Ruth Kelly, Susan Kiguli and Scovia Arinaitwe ran a storytelling workshop, hosted by the Ugandan Library and Femwrite. The main focus was the interaction between origin stories and personal stories, including discussion of myths and folktales, and the participants personal stories. The workshop was an opportunity to experiment with the use of different exercises for exploring stories and myths, for activists to focus in on the motivations for their work, ‘unlearn’ some of the myths they hold and build new allegiances with artists and academics. As well as contributing to the toolkit, one of the visual artists involved is planning to work with Ruth Kelly to produce an immersive installation from one of her stories.


Artists Response

Three Kampalan artists, Pamela Enyonu, Matt Kayem and Njola Impressions took part in activities during the residency – including helping with the installation and attending the storytelling and art workshop - and will be producing an open artistic response to the project over the next few months.

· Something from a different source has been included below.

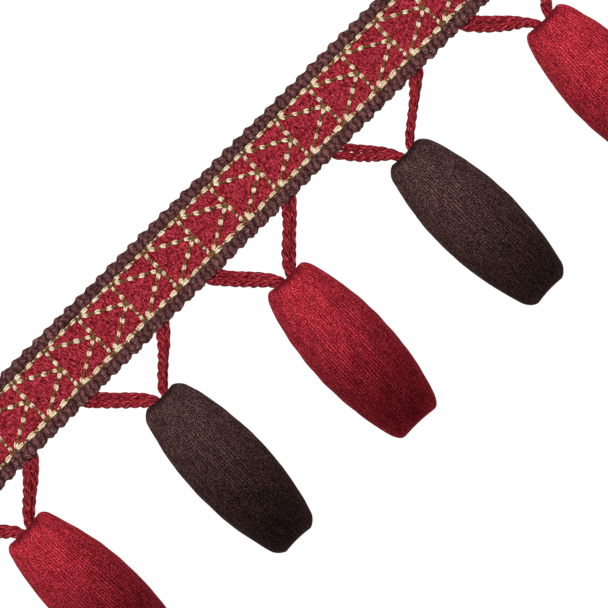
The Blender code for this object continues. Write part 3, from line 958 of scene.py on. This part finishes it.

Archives of the political imagination


RedCSur

The Southern Conceptualisms Network is a platform for research, discussion and position taking designed to map and recuperate a dispersed constellation of artistic practices across Latin America from the 1960’s to the 1980’s. These artistic practices arose during times of conflict or under conditions of political repression. Founded in 2007, the aim of the network is to form an archive that contributed towards the activation of artistic and political micro-histories and assists in the generation of new conditions for the discussion and preservation of these materials. Rather than treat them as mere ‘sources’ of ‘the history of art,’ they envision them as living antagonistic forces, capable of intervening in local memories, academic apparatuses, and public debates. (ref RedCSur).